Request:
Print exactly the part opening with the line containing "# Centre bolt, washer and spacer." and closing with the line containing "cad_parts[node].hide_render = cad_parts[node].hide_viewport", with both of those lines included.

_____

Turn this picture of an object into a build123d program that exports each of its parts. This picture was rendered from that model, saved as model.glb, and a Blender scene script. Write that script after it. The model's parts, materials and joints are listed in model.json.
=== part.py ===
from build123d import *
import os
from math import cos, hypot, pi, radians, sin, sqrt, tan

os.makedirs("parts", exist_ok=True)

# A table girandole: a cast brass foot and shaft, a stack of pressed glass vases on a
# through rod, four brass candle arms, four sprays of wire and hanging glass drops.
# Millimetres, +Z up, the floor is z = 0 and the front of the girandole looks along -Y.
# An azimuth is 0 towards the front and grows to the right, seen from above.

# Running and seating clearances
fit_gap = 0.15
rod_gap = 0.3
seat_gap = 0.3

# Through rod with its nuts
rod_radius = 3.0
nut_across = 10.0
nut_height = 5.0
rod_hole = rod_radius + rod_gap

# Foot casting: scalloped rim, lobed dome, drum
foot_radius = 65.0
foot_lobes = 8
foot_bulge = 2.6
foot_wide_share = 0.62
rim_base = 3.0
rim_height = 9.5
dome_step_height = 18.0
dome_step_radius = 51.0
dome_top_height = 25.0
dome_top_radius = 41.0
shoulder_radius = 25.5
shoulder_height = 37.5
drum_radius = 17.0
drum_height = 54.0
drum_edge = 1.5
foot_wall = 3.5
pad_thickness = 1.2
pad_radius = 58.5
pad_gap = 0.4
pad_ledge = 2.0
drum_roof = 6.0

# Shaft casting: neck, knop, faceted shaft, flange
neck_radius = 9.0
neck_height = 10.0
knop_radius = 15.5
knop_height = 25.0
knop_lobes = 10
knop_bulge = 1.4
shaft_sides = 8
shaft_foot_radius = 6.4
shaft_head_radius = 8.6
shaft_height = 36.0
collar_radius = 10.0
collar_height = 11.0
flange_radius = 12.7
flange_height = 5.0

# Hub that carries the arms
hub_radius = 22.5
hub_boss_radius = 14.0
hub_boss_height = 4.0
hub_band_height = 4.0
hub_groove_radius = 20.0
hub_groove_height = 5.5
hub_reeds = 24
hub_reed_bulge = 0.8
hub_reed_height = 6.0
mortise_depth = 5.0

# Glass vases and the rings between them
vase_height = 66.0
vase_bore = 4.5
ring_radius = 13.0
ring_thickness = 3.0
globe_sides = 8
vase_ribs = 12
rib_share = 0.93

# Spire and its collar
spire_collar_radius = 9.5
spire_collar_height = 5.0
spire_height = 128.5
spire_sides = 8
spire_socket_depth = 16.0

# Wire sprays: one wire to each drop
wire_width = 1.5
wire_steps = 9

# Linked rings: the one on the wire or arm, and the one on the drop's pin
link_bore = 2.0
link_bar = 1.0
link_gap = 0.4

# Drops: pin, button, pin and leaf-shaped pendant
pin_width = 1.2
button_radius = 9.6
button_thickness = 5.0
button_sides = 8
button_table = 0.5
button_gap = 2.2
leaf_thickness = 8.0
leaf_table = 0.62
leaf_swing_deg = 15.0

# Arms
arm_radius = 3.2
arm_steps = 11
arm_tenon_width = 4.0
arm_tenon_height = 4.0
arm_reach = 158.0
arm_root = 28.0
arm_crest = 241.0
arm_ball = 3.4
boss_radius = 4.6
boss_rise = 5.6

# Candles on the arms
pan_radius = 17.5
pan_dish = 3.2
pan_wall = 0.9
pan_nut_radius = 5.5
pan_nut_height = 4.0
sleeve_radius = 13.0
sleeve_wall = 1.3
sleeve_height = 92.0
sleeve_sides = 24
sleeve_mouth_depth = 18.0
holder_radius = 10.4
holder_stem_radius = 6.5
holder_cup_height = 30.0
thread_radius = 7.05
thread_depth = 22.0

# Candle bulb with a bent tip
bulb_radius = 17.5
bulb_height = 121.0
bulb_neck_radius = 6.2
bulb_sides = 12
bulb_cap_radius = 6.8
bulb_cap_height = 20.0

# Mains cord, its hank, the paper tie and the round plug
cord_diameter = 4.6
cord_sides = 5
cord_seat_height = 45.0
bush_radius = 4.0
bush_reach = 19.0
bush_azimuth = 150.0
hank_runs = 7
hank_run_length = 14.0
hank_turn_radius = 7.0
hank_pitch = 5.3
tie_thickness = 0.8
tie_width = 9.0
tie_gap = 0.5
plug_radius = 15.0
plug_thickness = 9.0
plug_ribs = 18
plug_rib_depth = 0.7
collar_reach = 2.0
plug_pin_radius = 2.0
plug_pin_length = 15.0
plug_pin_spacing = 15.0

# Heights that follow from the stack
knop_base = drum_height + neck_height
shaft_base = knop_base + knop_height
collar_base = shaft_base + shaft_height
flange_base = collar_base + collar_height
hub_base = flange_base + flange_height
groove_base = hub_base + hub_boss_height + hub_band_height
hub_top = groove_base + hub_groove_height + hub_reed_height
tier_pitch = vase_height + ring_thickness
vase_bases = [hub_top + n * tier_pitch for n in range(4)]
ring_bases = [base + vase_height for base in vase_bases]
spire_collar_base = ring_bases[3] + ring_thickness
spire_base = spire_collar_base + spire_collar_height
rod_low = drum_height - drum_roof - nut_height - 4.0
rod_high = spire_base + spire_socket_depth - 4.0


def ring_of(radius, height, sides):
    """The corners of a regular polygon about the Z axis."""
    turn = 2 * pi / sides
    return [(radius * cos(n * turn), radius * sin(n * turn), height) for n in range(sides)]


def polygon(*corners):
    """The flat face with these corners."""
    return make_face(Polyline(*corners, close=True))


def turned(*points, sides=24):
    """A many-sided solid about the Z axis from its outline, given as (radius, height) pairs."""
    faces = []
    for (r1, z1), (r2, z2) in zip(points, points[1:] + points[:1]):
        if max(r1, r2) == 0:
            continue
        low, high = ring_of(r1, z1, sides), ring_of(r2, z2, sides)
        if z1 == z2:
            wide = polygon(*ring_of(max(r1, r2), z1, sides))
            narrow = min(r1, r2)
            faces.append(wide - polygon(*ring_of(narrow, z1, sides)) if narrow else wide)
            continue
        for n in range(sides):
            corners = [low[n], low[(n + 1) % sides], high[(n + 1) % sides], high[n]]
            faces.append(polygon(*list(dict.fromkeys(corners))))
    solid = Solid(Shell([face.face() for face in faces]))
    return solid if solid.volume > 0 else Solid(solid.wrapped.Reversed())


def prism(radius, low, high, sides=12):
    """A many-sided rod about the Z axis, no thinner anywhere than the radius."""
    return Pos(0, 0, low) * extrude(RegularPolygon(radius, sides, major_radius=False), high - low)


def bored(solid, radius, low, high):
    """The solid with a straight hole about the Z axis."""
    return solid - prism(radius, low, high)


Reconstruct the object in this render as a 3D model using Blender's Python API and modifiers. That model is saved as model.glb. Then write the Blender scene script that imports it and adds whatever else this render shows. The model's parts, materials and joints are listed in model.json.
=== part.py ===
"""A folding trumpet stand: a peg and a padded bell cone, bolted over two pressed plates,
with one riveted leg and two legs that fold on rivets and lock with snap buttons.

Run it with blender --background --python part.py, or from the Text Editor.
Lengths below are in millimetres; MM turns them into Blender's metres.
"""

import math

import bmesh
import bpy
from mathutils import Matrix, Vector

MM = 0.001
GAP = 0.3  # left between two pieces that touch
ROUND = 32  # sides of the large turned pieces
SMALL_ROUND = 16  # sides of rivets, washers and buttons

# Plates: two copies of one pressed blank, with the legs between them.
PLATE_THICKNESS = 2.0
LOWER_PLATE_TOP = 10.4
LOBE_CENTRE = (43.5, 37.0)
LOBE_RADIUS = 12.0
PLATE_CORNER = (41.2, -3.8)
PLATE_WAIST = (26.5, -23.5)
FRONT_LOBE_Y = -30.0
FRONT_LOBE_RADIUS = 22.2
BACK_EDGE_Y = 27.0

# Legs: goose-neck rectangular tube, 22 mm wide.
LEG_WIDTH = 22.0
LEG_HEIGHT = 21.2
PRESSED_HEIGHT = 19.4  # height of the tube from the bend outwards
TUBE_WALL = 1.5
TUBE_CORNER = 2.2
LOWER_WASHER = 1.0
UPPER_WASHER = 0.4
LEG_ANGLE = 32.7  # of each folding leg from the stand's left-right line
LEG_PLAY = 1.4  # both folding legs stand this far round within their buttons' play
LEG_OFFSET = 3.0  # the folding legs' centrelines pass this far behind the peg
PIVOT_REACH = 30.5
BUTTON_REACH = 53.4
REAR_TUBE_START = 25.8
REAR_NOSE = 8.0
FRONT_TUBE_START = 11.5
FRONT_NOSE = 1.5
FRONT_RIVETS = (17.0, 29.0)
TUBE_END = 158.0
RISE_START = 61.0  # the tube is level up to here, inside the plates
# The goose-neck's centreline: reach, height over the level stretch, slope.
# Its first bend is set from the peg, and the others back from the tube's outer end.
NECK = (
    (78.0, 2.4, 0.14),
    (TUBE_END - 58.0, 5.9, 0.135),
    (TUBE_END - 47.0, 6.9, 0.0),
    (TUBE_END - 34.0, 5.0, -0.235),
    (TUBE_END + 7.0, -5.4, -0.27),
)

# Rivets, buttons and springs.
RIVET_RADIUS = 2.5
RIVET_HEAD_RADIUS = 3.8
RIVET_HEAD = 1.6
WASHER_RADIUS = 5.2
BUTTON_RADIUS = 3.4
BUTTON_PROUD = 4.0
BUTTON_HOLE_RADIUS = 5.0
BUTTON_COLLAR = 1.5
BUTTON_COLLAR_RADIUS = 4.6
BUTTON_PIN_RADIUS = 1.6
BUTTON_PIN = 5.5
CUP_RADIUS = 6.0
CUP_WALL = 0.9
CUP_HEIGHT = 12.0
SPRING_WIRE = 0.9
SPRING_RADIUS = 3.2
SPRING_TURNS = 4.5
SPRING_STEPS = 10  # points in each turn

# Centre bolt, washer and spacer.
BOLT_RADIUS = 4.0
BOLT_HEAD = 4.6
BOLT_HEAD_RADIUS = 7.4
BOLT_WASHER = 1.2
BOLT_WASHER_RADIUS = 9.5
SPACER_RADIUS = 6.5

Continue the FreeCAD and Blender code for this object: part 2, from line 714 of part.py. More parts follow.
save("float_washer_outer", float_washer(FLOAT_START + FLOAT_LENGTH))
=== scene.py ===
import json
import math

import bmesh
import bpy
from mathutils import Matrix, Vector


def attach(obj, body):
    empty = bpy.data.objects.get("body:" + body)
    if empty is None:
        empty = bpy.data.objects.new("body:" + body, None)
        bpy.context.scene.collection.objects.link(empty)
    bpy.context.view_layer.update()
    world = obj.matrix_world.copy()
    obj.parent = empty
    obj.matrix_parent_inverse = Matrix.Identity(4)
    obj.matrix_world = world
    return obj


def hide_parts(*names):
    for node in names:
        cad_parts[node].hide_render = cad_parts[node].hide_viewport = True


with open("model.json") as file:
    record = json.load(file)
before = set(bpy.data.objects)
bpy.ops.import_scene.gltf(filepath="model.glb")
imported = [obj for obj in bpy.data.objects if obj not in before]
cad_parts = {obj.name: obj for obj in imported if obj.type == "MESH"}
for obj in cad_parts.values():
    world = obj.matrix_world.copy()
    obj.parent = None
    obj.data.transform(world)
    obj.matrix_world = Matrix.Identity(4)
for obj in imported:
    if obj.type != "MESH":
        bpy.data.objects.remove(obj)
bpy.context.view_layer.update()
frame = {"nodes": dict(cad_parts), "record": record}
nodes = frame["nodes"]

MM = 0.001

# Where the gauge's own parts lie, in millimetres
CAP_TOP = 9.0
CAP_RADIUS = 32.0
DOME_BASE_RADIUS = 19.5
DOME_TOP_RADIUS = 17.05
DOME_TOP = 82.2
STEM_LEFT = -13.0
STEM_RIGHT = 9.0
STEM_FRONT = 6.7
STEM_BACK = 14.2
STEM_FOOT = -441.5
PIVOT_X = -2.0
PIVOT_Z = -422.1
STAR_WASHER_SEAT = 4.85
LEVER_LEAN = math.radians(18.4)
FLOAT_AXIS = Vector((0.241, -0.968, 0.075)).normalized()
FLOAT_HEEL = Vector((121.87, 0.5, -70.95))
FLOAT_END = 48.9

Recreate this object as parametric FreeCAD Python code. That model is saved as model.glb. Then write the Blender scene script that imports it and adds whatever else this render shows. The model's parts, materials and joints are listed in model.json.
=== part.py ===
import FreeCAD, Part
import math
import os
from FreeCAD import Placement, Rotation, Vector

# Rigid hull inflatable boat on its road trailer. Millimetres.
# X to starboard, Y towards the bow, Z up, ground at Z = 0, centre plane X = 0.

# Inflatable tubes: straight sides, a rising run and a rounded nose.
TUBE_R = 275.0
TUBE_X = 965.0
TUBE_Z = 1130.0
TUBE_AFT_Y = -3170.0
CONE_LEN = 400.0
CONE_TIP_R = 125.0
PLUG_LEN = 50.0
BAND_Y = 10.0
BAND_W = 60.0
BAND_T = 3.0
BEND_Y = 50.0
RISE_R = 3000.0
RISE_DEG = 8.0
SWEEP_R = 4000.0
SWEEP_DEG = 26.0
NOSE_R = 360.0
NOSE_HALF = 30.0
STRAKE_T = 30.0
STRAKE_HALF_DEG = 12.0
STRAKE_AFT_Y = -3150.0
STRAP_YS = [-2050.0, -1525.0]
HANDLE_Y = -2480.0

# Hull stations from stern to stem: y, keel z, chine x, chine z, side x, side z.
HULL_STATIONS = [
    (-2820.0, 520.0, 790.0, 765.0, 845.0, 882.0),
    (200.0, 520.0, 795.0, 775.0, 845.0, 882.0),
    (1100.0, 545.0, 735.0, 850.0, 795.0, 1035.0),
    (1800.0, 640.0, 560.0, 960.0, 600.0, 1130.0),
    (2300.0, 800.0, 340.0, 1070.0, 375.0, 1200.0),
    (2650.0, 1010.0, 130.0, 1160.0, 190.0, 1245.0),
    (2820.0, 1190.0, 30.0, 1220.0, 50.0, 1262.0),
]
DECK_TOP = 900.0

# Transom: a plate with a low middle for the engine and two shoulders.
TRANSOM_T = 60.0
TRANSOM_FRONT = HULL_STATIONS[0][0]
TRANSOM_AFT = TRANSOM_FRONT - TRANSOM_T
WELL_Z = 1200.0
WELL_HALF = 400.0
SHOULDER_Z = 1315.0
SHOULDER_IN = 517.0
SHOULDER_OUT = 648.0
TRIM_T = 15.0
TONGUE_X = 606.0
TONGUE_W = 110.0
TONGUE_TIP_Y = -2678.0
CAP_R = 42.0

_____

Completed exercise:
# Centre bolt, washer and spacer.
BOLT_RADIUS = 4.0
BOLT_HEAD = 4.6
BOLT_HEAD_RADIUS = 7.4
BOLT_WASHER = 1.2
BOLT_WASHER_RADIUS = 9.5
SPACER_RADIUS = 6.5

Continue the FreeCAD and Blender code for this object: part 2, from line 714 of part.py. More parts follow.
save("float_washer_outer", float_washer(FLOAT_START + FLOAT_LENGTH))
=== scene.py ===
import json
import math

import bmesh
import bpy
from mathutils import Matrix, Vector


def attach(obj, body):
    empty = bpy.data.objects.get("body:" + body)
    if empty is None:
        empty = bpy.data.objects.new("body:" + body, None)
        bpy.context.scene.collection.objects.link(empty)
    bpy.context.view_layer.update()
    world = obj.matrix_world.copy()
    obj.parent = empty
    obj.matrix_parent_inverse = Matrix.Identity(4)
    obj.matrix_world = world
    return obj


def hide_parts(*names):
    for node in names:
        cad_parts[node].hide_render = cad_parts[node].hide_viewport = True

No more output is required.